Vibing
I spent a lot of my Saturday enjoying the afterglow of the Knicks advancing over the Celtics to get to the Eastern Conference Finals for the first time in 25 years. Watching videos. listening to podcasts, that sort of thing.
But I’m also low key. . . delaying starting to do some recording on a song I’m in the process of writing.
This one has not yet come together as a more fleshed out composition. I have some ideas recorded on my phone as they come to me, but it’s really going to be written “in the studio” as it were, as I start with the opening beat and riff and then build out from there using multiple instruments to cross pollinate each other in my DAW (Digital Audio Workstation). It’s as if, virtually, I’m going to become different instrumentalists, kay out some ideas fro each, and let them collide.
I’m working on what amounts to a concept album, and during the last two months I put together the first track, which is all instrumental, no lyrics. The concept of the album is that it follows or expresses snapshots or chapters in a character story. The Wall by Pink Floyd did this, so that’s more or less the idea, artistically.
That first track started as a motif on the guitar and then I built it out with other elements and progressions that I developed in stages as they came to me. The next song will come right from it sonically (key of A minor into C) but have a very different character and energy. I have the opening motif in mind and I think I know more or less the chords and colors that will follow, but not exactly in what order, and I don’t know yet if I will want a real change of pace in the form of a bridge. The song, vibe, and story will tell me, but I need to find it musically as an iterative process.
I used to start songwriting with lyrics, but as I have become more musical, and as I have studied and learned from more musicians, I start now with musical phrases that function as seeds with a vibe and build out from there. Lyrics will come last. I saw a documentary about Gordon Lightfoot and he talked about this: 1) chords 2) melody 3) lyrics. I also watched a great documentary on Ennio Morricone and watching him compose by starting with motifs, more in the classical tradition, and then building arrangements in counterpoint. . . that also struck me.

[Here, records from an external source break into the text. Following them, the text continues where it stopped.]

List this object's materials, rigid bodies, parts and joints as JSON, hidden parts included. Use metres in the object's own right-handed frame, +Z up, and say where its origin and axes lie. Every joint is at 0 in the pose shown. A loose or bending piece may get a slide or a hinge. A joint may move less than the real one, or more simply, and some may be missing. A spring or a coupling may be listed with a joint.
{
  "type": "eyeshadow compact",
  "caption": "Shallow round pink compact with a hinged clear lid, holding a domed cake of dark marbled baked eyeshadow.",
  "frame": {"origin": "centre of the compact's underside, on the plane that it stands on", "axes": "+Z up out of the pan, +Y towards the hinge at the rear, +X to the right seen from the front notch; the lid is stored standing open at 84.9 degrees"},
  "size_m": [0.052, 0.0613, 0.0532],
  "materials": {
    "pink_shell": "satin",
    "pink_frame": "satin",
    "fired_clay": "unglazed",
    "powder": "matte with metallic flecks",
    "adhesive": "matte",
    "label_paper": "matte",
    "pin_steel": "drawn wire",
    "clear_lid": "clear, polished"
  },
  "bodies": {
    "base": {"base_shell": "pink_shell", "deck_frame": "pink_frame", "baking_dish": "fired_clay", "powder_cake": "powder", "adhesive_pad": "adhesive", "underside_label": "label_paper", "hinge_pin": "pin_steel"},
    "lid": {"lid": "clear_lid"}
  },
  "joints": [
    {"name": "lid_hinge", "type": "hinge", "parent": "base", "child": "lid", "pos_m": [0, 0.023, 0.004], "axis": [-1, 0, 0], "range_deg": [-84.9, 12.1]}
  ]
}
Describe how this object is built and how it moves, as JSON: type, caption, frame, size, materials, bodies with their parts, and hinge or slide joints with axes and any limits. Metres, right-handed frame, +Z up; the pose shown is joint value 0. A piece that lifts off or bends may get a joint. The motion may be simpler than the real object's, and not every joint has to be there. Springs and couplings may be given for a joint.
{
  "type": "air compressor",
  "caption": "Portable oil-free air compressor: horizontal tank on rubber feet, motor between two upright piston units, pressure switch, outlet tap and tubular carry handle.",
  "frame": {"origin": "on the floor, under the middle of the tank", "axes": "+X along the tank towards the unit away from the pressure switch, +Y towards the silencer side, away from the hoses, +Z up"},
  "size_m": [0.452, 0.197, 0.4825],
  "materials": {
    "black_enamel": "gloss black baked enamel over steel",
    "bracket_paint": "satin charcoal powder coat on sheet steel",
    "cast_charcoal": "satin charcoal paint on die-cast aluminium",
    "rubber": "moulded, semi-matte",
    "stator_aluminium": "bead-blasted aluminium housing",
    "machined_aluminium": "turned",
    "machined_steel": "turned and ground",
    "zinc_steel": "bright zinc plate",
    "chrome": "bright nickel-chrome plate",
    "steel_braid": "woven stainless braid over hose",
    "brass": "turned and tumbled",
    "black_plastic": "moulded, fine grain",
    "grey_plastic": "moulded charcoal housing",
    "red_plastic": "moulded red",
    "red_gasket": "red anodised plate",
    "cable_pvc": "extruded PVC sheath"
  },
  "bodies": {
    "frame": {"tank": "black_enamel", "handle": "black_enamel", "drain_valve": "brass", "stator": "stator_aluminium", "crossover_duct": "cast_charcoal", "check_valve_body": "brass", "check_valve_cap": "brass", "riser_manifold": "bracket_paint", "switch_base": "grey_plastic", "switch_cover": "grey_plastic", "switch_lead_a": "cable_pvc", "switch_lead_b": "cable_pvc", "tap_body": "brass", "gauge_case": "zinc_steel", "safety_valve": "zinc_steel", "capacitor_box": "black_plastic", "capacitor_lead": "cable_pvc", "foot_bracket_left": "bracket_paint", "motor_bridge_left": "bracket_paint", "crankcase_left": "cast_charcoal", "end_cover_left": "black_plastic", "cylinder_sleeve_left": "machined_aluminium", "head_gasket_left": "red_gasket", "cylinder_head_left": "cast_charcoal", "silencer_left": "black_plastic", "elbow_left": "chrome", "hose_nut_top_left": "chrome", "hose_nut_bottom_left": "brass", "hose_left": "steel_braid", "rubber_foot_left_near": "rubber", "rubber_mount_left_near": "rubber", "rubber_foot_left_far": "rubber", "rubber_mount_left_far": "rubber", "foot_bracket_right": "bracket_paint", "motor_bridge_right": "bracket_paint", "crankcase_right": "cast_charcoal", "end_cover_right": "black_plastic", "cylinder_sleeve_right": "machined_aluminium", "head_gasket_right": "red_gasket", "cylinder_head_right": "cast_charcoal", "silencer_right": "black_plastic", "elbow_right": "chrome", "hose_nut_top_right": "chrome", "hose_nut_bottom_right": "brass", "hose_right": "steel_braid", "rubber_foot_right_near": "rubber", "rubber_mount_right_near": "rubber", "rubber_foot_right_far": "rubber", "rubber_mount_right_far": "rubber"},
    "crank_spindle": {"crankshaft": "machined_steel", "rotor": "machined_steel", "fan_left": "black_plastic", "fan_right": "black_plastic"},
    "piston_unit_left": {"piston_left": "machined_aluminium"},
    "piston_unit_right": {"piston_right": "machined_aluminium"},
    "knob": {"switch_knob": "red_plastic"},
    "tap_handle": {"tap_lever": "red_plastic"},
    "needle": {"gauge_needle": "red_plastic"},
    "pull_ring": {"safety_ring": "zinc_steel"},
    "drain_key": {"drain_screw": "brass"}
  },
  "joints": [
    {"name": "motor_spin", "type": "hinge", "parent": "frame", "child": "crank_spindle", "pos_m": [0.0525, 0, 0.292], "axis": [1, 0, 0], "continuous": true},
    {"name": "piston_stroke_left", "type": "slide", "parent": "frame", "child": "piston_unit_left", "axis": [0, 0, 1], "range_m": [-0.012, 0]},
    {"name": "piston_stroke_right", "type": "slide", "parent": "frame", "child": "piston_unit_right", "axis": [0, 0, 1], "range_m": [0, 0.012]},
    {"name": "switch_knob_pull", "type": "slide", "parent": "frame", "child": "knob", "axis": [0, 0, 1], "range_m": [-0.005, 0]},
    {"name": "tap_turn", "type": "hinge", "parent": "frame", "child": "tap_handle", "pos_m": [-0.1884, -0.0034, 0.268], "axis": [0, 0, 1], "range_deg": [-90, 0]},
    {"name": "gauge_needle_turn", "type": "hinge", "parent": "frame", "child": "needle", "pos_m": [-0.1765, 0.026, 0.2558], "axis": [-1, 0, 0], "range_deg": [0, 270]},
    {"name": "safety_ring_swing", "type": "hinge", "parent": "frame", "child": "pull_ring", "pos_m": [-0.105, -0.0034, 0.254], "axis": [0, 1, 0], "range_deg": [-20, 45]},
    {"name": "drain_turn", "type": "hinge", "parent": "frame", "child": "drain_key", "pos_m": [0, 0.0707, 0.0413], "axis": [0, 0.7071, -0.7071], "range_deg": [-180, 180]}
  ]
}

So why am I delaying? I’m not sure. I need to have fresh, focused energy to start that creative process. Every song, once started, becomes a labor, a low key obsession, and as I only just last week finished the (unpublished) previous one, I’m feeling like I need to let this one percolate in my unconscious and get a good night’s rest to have a clean, fresh start “in the studio.” Maybe I will do that tomorrow, Sunday.
That’s the creative process. It has its own rhythms. You don’t control it, but rather try to get out of the way to let it flow and try to capture it, wrestle it, put it in a jar without killing it.